> SUPPLIED MATERIAL:
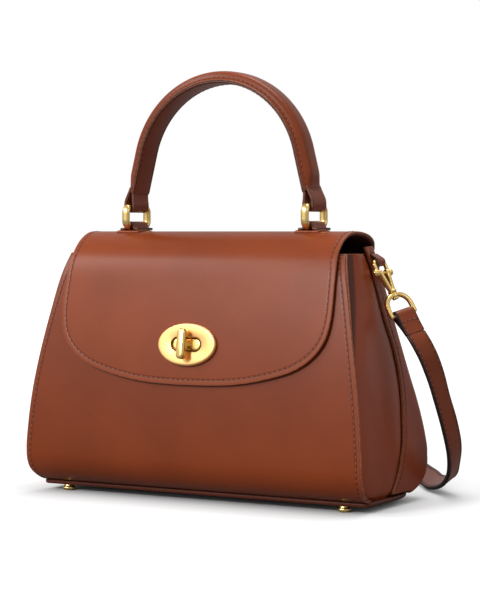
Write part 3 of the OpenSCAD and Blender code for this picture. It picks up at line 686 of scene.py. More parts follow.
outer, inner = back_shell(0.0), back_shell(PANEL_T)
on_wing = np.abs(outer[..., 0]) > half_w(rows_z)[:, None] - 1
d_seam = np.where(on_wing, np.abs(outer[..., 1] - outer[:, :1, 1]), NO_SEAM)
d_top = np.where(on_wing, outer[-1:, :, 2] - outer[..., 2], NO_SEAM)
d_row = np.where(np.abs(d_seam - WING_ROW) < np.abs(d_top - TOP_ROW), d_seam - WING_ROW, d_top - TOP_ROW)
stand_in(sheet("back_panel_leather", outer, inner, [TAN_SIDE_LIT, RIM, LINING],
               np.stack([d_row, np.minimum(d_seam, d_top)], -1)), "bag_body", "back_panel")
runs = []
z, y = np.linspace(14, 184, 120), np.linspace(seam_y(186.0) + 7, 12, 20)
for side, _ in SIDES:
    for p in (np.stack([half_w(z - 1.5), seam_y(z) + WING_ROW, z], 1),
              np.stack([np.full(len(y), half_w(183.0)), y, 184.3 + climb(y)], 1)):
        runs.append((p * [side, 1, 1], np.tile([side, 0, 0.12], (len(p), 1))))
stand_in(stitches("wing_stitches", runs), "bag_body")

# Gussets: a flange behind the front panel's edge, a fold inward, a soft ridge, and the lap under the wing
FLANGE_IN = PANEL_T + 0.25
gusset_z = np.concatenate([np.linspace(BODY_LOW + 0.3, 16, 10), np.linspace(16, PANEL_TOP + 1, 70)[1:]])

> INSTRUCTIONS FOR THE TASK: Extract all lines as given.

> RESULT OF THE TASK:
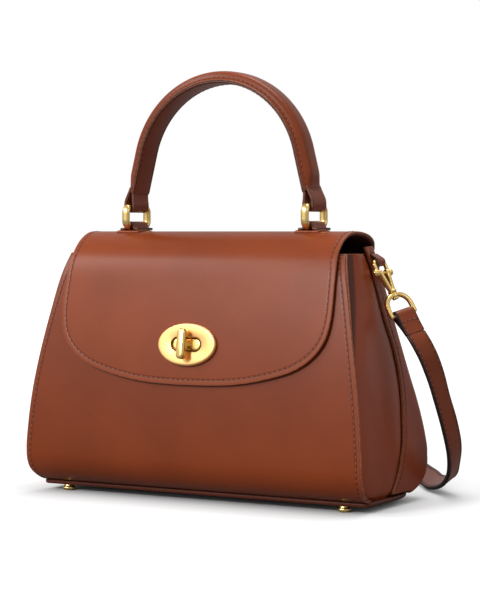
Write part 3 of the OpenSCAD and Blender code for this picture. It picks up at line 686 of scene.py. More parts follow.
outer, inner = back_shell(0.0), back_shell(PANEL_T)
on_wing = np.abs(outer[..., 0]) > half_w(rows_z)[:, None] - 1
d_seam = np.where(on_wing, np.abs(outer[..., 1] - outer[:, :1, 1]), NO_SEAM)
d_top = np.where(on_wing, outer[-1:, :, 2] - outer[..., 2], NO_SEAM)
d_row = np.where(np.abs(d_seam - WING_ROW) < np.abs(d_top - TOP_ROW), d_seam - WING_ROW, d_top - TOP_ROW)
stand_in(sheet("back_panel_leather", outer, inner, [TAN_SIDE_LIT, RIM, LINING],
               np.stack([d_row, np.minimum(d_seam, d_top)], -1)), "bag_body", "back_panel")
runs = []
z, y = np.linspace(14, 184, 120), np.linspace(seam_y(186.0) + 7, 12, 20)
for side, _ in SIDES:
    for p in (np.stack([half_w(z - 1.5), seam_y(z) + WING_ROW, z], 1),
              np.stack([np.full(len(y), half_w(183.0)), y, 184.3 + climb(y)], 1)):
        runs.append((p * [side, 1, 1], np.tile([side, 0, 0.12], (len(p), 1))))
stand_in(stitches("wing_stitches", runs), "bag_body")

# Gussets: a flange behind the front panel's edge, a fold inward, a soft ridge, and the lap under the wing
FLANGE_IN = PANEL_T + 0.25
gusset_z = np.concatenate([np.linspace(BODY_LOW + 0.3, 16, 10), np.linspace(16, PANEL_TOP + 1, 70)[1:]])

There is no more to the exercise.